Similarly, when evaluating Lewis’s claim that agape, or selfless altruism, is a uniquely human trait that makes no sense evolutionarily and must therefore be of divine origin, Collins allows himself to skip merrily over three decades of primatology that speak overwhelmingly to the contrary (by the by, for a charming account of this body of work check out Frans de Waal’s recent The Bonobo and the Atheist, though it’s probably best to jump ahead when he starts going on about his unfortunate theories about what atheism is and where it comes from). And what a fateful skipping that becomes – because once you too blithely admit a qualitative difference between animal and human morality that can only be bridged by God’s plan, it becomes very easy to believe that life itself had to have a divine source, that there is a yawning chasm between life and non-life that can’t be spanned scientifically. And once Collins was willing to place God in that particular gap, it was easy to start using God as the universal answer for anything that hasn't been completely explained at this particular moment in human history. Since science hasn't yet come up with a conclusive answer to what happened before the Big Bang, why not put God in there too?

Had he started with considering the Big Bang instead of taking a morality-first perspective, I think even Collins would recognise that the God answer is the positing of an overly specific solution to a problem of unknown dimension. I think of it like two friends walking along and suddenly coming upon a hole 100 feet deep and 300 feet wide.
“What do you think is supposed to go in there?” the first says.
“It’s for a 1982 vintage Boba Fett action figure,” the other assures him.
“Well, that’s one thing that could go there,” the first begins.
“No, that’s what goes there,” the other interrupts. “It’s my favourite thing, so that’s what goes in the hole.”

There is a hole in our data of what happened before the Big Bang – we’re working on it, but it’ll probably take a while.

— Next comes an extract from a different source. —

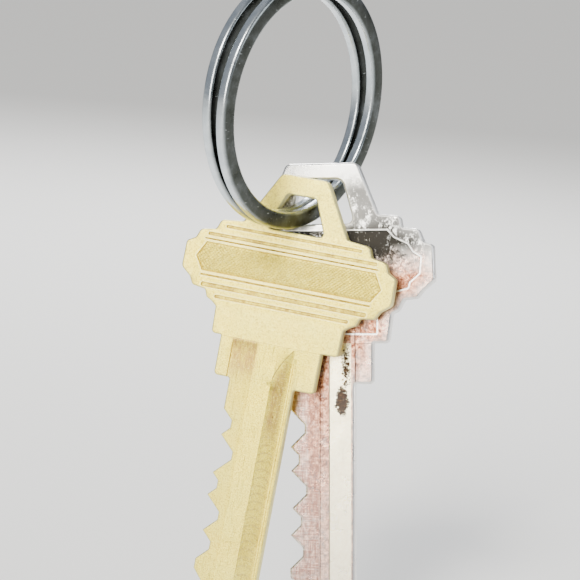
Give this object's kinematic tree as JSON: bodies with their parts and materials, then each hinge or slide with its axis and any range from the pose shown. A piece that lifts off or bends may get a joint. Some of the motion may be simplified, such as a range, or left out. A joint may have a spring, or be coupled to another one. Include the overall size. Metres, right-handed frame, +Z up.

But that doesn't mean we get to just plug in our favourite answer and call it a day. The data that we have prior to the event are non-existent – there is literally nothing in our hands. Choosing a definitive answer, particularly one as specific as the concept of God, with that amount of data to go on is reckless bordering on maniacal. I think Collins would have recognised it as such had he not come to this argument after having already made so many concessions to the moral law argument he decided must be true. Ignoring well-known studies of primate morality for no good philosophical reason allowed God a wedge into humanity and thence cosmology. After all of those forced moves, Collins had no choice but to declare himself a theist.

As much as it would help us nurture and support the psyches of people like Chole and Schmelzer, then, I have to say that the damage done by forgoing rigour is far worse than the benefit gained. I think we could stand to be a good deal more pleasant about it – and once we realise and honestly believe that the world is not going to imminently destroy us for our heresy any more, we should be able to unclench a bit and take steps towards making ourselves generally less assy on the world stage and with each other. Guided by the cautionary tales of Chole and Schmelzer, Collins and that other prominent atheist apostate Anthony Flew (whose memoir shares many of the faults of the others, but which I decided not to include in the light of blogger Richard Carrier’s persuasive argument that Flew didn't, in fact, write it himself), we can build a community of humanists who support each other and contribute substantially to the life and well-being of the world while remaining engaged in the meticulous intellectual work that will keep us from falling for an emotional argument in philosophical clothing.